• Prompt: Return only the stretch of the material below that begins with the line containing "# Canes at the end of the flat stretch" and ends with the line containing "obj.parent = empty", exactly; both of those lines belong to it.
-- START Exercise inputs --
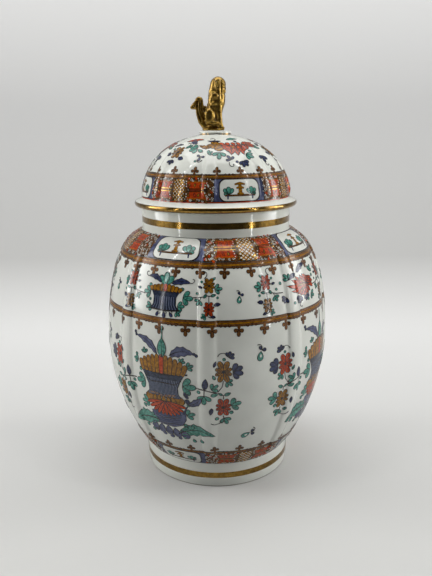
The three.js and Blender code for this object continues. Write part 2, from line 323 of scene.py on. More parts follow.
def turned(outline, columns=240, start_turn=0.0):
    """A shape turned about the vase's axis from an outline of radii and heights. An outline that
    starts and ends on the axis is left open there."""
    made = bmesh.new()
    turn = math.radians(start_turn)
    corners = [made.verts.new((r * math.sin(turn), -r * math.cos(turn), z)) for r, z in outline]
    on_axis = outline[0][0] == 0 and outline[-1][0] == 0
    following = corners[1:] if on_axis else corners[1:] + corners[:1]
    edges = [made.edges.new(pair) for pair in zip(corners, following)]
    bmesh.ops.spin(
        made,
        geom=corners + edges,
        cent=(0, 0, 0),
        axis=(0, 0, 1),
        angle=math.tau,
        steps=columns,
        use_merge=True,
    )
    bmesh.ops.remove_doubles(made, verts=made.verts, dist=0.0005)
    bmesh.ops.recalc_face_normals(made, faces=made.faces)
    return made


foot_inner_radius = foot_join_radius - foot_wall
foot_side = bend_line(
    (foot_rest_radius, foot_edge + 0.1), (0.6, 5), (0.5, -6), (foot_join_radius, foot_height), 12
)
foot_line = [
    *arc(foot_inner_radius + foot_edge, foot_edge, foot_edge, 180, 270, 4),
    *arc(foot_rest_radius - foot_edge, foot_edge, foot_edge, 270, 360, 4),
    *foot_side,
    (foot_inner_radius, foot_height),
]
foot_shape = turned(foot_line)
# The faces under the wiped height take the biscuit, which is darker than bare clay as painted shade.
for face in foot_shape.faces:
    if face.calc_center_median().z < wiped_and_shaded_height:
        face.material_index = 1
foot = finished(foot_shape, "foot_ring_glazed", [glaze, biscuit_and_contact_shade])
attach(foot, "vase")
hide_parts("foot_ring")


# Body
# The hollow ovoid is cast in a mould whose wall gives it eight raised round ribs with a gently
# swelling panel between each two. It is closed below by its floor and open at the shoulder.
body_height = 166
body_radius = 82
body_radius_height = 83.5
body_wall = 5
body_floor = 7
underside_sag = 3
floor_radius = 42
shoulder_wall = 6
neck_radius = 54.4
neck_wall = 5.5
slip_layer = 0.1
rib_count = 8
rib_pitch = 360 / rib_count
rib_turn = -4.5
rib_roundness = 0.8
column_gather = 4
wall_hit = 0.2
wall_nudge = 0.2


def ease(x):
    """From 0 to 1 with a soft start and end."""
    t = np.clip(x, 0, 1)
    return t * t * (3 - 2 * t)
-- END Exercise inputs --
-- START Exercise inputs --
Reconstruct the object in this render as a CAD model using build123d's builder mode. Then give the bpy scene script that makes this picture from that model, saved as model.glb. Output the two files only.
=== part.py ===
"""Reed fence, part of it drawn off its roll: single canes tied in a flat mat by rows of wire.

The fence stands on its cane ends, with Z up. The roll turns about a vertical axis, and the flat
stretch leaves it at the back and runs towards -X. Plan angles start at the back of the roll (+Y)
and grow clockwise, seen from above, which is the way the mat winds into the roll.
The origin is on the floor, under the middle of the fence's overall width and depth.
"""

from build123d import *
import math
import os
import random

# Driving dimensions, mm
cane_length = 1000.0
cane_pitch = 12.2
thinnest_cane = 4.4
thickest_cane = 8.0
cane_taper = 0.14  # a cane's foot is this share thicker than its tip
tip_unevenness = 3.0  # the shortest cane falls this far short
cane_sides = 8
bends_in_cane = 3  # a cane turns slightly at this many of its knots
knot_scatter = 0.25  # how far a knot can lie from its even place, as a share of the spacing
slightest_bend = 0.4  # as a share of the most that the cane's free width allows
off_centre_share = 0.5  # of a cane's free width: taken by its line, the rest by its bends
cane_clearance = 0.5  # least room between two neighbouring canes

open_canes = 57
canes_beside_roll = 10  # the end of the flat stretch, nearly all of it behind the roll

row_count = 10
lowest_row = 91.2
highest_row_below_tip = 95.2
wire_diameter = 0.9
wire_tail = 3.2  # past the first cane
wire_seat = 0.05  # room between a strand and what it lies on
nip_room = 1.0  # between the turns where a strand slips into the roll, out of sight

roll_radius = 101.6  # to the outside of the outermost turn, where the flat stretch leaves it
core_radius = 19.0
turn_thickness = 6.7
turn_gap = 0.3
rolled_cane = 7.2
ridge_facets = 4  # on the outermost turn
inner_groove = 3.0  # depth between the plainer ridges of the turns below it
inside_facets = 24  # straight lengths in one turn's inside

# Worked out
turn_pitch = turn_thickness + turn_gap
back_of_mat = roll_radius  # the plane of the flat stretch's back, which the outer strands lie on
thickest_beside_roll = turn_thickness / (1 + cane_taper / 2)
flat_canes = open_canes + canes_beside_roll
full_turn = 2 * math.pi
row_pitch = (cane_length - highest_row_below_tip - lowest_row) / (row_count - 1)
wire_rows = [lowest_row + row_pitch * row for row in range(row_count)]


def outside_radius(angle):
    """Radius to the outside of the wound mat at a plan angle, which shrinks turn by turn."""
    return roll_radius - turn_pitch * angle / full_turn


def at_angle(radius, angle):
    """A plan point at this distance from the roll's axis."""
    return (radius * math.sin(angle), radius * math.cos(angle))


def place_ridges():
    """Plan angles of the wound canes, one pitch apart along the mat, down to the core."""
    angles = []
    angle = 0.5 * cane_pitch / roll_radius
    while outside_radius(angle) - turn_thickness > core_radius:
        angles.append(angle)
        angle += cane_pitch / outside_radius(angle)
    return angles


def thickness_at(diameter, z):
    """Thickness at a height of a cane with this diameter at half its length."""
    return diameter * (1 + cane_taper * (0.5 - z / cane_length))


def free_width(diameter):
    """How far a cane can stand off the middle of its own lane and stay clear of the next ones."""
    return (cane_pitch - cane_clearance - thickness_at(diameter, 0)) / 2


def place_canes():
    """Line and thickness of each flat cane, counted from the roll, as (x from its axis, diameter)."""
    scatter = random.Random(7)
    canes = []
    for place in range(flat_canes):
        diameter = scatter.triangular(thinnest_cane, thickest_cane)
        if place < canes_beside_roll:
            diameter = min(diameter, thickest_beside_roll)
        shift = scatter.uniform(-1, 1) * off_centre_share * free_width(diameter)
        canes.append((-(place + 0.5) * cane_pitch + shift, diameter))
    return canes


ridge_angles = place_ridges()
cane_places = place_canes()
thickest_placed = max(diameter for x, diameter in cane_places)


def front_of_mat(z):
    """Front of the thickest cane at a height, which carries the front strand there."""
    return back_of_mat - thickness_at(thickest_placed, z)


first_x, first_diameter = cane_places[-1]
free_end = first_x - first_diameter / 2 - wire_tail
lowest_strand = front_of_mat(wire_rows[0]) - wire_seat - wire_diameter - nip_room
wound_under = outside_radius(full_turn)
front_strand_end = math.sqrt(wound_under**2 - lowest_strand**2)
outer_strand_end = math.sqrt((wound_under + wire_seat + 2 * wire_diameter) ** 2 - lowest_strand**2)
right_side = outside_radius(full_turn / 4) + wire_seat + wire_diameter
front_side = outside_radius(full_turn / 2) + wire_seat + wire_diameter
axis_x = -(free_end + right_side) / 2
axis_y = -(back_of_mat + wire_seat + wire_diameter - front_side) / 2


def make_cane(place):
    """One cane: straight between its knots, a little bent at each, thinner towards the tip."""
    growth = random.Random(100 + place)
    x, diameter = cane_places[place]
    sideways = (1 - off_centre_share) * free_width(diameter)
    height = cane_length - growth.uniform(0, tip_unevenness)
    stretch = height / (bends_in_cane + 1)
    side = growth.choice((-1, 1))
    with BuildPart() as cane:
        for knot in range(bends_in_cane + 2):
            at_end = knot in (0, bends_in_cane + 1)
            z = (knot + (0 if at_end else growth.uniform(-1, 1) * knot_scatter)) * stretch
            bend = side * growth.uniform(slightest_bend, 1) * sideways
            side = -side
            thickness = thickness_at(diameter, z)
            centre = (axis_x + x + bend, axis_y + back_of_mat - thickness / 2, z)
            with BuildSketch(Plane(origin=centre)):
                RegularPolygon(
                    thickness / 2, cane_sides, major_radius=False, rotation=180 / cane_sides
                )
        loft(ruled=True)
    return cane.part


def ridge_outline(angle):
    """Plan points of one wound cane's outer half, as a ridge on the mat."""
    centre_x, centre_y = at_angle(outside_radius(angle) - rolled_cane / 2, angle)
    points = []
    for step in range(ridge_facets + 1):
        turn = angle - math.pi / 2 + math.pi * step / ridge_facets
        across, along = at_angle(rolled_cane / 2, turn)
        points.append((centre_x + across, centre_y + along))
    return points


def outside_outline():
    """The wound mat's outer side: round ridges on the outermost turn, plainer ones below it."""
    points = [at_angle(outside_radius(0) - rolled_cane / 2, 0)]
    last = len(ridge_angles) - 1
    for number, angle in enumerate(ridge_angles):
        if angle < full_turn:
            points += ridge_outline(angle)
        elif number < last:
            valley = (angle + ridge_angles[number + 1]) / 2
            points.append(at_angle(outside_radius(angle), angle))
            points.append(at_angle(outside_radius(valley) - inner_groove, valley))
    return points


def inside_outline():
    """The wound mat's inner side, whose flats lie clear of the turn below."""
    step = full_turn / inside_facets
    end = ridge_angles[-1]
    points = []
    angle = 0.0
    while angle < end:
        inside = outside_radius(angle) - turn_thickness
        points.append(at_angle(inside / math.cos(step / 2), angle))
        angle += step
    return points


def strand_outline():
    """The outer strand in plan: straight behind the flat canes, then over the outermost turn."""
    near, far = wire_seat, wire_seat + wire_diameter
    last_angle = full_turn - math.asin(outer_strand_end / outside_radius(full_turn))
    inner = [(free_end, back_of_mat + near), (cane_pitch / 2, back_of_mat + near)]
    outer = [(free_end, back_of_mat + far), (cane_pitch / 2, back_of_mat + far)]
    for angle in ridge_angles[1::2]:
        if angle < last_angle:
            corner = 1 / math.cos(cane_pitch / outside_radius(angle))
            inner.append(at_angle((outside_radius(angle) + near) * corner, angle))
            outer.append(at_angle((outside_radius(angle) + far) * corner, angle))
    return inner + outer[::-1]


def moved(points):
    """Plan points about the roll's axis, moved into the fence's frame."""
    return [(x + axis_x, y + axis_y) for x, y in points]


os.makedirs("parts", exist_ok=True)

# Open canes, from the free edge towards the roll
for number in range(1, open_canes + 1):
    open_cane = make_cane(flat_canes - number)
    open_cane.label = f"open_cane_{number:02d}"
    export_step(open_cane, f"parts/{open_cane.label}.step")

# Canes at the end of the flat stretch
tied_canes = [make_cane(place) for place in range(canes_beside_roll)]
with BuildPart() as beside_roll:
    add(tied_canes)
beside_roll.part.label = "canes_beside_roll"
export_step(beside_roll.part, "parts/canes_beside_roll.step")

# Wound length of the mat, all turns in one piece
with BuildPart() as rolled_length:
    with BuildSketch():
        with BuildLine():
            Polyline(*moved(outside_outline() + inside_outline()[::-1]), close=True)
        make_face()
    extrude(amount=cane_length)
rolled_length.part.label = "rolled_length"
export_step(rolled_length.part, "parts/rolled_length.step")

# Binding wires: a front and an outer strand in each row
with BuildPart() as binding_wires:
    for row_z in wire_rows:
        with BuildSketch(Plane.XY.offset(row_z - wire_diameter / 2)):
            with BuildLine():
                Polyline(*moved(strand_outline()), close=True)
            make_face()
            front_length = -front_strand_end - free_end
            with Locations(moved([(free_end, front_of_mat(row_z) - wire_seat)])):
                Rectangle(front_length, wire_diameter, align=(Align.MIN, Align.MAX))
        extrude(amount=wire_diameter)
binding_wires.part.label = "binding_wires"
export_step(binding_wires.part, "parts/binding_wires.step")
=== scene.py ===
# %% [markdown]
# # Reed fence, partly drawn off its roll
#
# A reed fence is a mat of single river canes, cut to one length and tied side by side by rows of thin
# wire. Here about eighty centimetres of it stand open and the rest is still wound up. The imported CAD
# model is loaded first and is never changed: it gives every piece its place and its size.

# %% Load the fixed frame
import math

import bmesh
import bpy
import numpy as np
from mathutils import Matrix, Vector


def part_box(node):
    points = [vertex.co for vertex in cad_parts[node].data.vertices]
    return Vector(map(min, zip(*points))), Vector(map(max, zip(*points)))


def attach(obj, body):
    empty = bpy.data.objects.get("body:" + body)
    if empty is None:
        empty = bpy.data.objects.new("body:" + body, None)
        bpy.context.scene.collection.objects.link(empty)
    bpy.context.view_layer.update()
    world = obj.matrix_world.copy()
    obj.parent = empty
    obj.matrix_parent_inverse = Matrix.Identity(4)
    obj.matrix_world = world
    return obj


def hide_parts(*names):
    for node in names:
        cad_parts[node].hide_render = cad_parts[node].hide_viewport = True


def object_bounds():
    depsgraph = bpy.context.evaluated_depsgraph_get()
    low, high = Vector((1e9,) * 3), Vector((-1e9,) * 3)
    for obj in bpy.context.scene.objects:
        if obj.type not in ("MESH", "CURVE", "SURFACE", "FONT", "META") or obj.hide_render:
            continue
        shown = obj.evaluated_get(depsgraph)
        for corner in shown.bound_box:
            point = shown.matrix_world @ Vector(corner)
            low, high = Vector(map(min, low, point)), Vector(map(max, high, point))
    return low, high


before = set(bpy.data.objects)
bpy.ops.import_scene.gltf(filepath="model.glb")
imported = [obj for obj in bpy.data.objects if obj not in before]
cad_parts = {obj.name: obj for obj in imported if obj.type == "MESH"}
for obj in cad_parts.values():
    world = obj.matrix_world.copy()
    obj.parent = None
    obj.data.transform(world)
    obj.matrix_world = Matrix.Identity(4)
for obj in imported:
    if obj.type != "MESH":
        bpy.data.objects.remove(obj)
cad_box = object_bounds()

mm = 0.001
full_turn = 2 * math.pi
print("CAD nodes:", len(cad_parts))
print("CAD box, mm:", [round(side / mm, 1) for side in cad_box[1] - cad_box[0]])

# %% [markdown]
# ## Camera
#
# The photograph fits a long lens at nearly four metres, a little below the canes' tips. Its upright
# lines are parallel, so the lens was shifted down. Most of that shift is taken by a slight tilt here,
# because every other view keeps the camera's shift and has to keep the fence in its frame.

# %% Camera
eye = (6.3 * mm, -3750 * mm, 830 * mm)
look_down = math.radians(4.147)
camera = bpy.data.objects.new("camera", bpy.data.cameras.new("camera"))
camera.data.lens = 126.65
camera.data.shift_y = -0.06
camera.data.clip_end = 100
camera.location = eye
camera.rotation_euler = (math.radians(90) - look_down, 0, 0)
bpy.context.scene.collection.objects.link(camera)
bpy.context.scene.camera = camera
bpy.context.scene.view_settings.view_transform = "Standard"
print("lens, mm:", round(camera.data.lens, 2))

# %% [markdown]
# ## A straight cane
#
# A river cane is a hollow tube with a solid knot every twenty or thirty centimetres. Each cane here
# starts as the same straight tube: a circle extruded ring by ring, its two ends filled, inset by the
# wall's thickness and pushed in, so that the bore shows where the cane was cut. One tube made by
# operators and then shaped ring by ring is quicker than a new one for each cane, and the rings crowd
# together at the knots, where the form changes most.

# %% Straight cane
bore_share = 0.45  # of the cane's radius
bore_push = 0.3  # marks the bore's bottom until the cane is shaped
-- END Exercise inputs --
• Exercise result:
# Canes at the end of the flat stretch
tied_canes = [make_cane(place) for place in range(canes_beside_roll)]
with BuildPart() as beside_roll:
    add(tied_canes)
beside_roll.part.label = "canes_beside_roll"
export_step(beside_roll.part, "parts/canes_beside_roll.step")

# Wound length of the mat, all turns in one piece
with BuildPart() as rolled_length:
    with BuildSketch():
        with BuildLine():
            Polyline(*moved(outside_outline() + inside_outline()[::-1]), close=True)
        make_face()
    extrude(amount=cane_length)
rolled_length.part.label = "rolled_length"
export_step(rolled_length.part, "parts/rolled_length.step")

# Binding wires: a front and an outer strand in each row
with BuildPart() as binding_wires:
    for row_z in wire_rows:
        with BuildSketch(Plane.XY.offset(row_z - wire_diameter / 2)):
            with BuildLine():
                Polyline(*moved(strand_outline()), close=True)
            make_face()
            front_length = -front_strand_end - free_end
            with Locations(moved([(free_end, front_of_mat(row_z) - wire_seat)])):
                Rectangle(front_length, wire_diameter, align=(Align.MIN, Align.MAX))
        extrude(amount=wire_diameter)
binding_wires.part.label = "binding_wires"
export_step(binding_wires.part, "parts/binding_wires.step")
=== scene.py ===
# %% [markdown]
# # Reed fence, partly drawn off its roll
#
# A reed fence is a mat of single river canes, cut to one length and tied side by side by rows of thin
# wire. Here about eighty centimetres of it stand open and the rest is still wound up. The imported CAD
# model is loaded first and is never changed: it gives every piece its place and its size.

# %% Load the fixed frame
import math

import bmesh
import bpy
import numpy as np
from mathutils import Matrix, Vector


def part_box(node):
    points = [vertex.co for vertex in cad_parts[node].data.vertices]
    return Vector(map(min, zip(*points))), Vector(map(max, zip(*points)))


def attach(obj, body):
    empty = bpy.data.objects.get("body:" + body)
    if empty is None:
        empty = bpy.data.objects.new("body:" + body, None)
        bpy.context.scene.collection.objects.link(empty)
    bpy.context.view_layer.update()
    world = obj.matrix_world.copy()
    obj.parent = empty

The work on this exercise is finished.